* [Do this]: Reproduce each line exactly. Skip none.

### Records for the exercise

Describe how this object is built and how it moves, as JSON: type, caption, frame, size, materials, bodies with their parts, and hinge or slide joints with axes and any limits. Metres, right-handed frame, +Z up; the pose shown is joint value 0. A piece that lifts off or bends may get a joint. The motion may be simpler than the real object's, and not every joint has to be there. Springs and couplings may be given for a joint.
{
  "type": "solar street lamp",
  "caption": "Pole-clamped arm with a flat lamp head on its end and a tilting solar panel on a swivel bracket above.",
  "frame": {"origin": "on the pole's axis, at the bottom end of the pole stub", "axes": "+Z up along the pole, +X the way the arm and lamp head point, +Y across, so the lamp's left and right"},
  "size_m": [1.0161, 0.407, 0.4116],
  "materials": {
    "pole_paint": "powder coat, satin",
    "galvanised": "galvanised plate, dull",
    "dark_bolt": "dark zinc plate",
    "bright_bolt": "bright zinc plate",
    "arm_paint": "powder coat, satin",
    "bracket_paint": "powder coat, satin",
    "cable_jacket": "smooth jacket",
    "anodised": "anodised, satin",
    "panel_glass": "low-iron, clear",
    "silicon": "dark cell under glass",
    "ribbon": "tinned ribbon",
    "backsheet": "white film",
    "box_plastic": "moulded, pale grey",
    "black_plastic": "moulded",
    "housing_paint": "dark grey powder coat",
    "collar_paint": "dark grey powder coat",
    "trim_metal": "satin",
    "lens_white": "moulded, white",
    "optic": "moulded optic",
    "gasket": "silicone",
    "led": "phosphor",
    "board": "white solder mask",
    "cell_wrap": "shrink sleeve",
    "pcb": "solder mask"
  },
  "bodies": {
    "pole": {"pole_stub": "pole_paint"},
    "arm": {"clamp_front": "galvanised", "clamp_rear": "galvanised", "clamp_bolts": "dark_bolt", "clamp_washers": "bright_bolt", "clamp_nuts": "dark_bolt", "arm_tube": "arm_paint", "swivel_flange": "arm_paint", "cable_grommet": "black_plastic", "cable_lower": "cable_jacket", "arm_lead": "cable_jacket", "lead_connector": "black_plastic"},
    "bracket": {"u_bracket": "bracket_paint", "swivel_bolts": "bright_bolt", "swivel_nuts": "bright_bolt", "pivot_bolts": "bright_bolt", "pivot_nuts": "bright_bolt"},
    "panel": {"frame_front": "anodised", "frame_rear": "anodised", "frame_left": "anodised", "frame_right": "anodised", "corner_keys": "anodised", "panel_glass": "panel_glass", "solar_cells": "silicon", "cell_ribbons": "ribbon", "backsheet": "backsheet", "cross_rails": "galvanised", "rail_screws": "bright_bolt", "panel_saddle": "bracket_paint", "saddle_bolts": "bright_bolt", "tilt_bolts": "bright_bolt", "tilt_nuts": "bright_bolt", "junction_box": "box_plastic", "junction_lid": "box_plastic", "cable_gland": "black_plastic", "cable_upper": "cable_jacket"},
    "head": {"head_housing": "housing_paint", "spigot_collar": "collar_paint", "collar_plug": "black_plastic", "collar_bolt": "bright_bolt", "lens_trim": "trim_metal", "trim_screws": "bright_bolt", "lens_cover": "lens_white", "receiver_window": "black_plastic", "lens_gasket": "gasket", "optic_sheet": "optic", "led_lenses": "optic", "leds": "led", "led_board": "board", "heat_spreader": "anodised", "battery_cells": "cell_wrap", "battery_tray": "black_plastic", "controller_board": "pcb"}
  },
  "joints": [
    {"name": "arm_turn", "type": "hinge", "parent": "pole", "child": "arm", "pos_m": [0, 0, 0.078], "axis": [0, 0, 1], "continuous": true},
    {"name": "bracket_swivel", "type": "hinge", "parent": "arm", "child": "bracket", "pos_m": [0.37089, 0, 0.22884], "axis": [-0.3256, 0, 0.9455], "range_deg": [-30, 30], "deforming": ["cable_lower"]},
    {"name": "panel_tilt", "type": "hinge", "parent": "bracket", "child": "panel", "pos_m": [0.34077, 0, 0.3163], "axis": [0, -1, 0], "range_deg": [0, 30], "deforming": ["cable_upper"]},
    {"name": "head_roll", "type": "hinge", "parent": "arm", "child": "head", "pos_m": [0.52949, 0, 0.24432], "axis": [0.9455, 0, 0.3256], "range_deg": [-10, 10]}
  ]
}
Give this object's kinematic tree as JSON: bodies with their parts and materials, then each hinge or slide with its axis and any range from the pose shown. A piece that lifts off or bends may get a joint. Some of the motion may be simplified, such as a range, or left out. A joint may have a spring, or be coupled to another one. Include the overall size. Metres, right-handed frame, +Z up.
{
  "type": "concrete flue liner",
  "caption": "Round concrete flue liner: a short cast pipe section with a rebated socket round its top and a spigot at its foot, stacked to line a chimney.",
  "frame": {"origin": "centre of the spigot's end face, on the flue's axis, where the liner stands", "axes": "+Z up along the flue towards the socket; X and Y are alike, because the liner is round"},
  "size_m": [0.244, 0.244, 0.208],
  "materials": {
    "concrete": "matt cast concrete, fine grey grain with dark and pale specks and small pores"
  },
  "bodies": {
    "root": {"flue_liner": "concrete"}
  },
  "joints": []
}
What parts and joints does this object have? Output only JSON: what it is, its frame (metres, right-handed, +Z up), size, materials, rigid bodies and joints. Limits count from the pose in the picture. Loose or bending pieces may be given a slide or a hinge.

######

* [Solution to this exercise]:
Describe how this object is built and how it moves, as JSON: type, caption, frame, size, materials, bodies with their parts, and hinge or slide joints with axes and any limits. Metres, right-handed frame, +Z up; the pose shown is joint value 0. A piece that lifts off or bends may get a joint. The motion may be simpler than the real object's, and not every joint has to be there. Springs and couplings may be given for a joint.
{
  "type": "solar street lamp",
  "caption": "Pole-clamped arm with a flat lamp head on its end and a tilting solar panel on a swivel bracket above.",
  "frame": {"origin": "on the pole's axis, at the bottom end of the pole stub", "axes": "+Z up along the pole, +X the way the arm and lamp head point, +Y across, so the lamp's left and right"},
  "size_m": [1.0161, 0.407, 0.4116],
  "materials": {
    "pole_paint": "powder coat, satin",
    "galvanised": "galvanised plate, dull",
    "dark_bolt": "dark zinc plate",
    "bright_bolt": "bright zinc plate",
    "arm_paint": "powder coat, satin",
    "bracket_paint": "powder coat, satin",
    "cable_jacket": "smooth jacket",
    "anodised": "anodised, satin",
    "panel_glass": "low-iron, clear",
    "silicon": "dark cell under glass",
    "ribbon": "tinned ribbon",
    "backsheet": "white film",
    "box_plastic": "moulded, pale grey",
    "black_plastic": "moulded",
    "housing_paint": "dark grey powder coat",
    "collar_paint": "dark grey powder coat",
    "trim_metal": "satin",
    "lens_white": "moulded, white",
    "optic": "moulded optic",
    "gasket": "silicone",
    "led": "phosphor",
    "board": "white solder mask",
    "cell_wrap": "shrink sleeve",
    "pcb": "solder mask"
  },
  "bodies": {
    "pole": {"pole_stub": "pole_paint"},
    "arm": {"clamp_front": "galvanised", "clamp_rear": "galvanised", "clamp_bolts": "dark_bolt", "clamp_washers": "bright_bolt", "clamp_nuts": "dark_bolt", "arm_tube": "arm_paint", "swivel_flange": "arm_paint", "cable_grommet": "black_plastic", "cable_lower": "cable_jacket", "arm_lead": "cable_jacket", "lead_connector": "black_plastic"},
    "bracket": {"u_bracket": "bracket_paint", "swivel_bolts": "bright_bolt", "swivel_nuts": "bright_bolt", "pivot_bolts": "bright_bolt", "pivot_nuts": "bright_bolt"},
    "panel": {"frame_front": "anodised", "frame_rear": "anodised", "frame_left": "anodised", "frame_right": "anodised", "corner_keys": "anodised", "panel_glass": "panel_glass", "solar_cells": "silicon", "cell_ribbons": "ribbon", "backsheet": "backsheet", "cross_rails": "galvanised", "rail_screws": "bright_bolt", "panel_saddle": "bracket_paint", "saddle_bolts": "bright_bolt", "tilt_bolts": "bright_bolt", "tilt_nuts": "bright_bolt", "junction_box": "box_plastic", "junction_lid": "box_plastic", "cable_gland": "black_plastic", "cable_upper": "cable_jacket"},
    "head": {"head_housing": "housing_paint", "spigot_collar": "collar_paint", "collar_plug": "black_plastic", "collar_bolt": "bright_bolt", "lens_trim": "trim_metal", "trim_screws": "bright_bolt", "lens_cover": "lens_white", "receiver_window": "black_plastic", "lens_gasket": "gasket", "optic_sheet": "optic", "led_lenses": "optic", "leds": "led", "led_board": "board", "heat_spreader": "anodised", "battery_cells": "cell_wrap", "battery_tray": "black_plastic", "controller_board": "pcb"}
  },
  "joints": [
    {"name": "arm_turn", "type": "hinge", "parent": "pole", "child": "arm", "pos_m": [0, 0, 0.078], "axis": [0, 0, 1], "continuous": true},
    {"name": "bracket_swivel", "type": "hinge", "parent": "arm", "child": "bracket", "pos_m": [0.37089, 0, 0.22884], "axis": [-0.3256, 0, 0.9455], "range_deg": [-30, 30], "deforming": ["cable_lower"]},
    {"name": "panel_tilt", "type": "hinge", "parent": "bracket", "child": "panel", "pos_m": [0.34077, 0, 0.3163], "axis": [0, -1, 0], "range_deg": [0, 30], "deforming": ["cable_upper"]},
    {"name": "head_roll", "type": "hinge", "parent": "arm", "child": "head", "pos_m": [0.52949, 0, 0.24432], "axis": [0.9455, 0, 0.3256], "range_deg": [-10, 10]}
  ]
}
Give this object's kinematic tree as JSON: bodies with their parts and materials, then each hinge or slide with its axis and any range from the pose shown. A piece that lifts off or bends may get a joint. Some of the motion may be simplified, such as a range, or left out. A joint may have a spring, or be coupled to another one. Include the overall size. Metres, right-handed frame, +Z up.
{
  "type": "concrete flue liner",
  "caption": "Round concrete flue liner: a short cast pipe section with a rebated socket round its top and a spigot at its foot, stacked to line a chimney.",
  "frame": {"origin": "centre of the spigot's end face, on the flue's axis, where the liner stands", "axes": "+Z up along the flue towards the socket; X and Y are alike, because the liner is round"},
  "size_m": [0.244, 0.244, 0.208],
  "materials": {
    "concrete": "matt cast concrete, fine grey grain with dark and pale specks and small pores"
  },
  "bodies": {
    "root": {"flue_liner": "concrete"}
  },
  "joints": []
}
What parts and joints does this object have? Output only JSON: what it is, its frame (metres, right-handed, +Z up), size, materials, rigid bodies and joints. Limits count from the pose in the picture. Loose or bending pieces may be given a slide or a hinge.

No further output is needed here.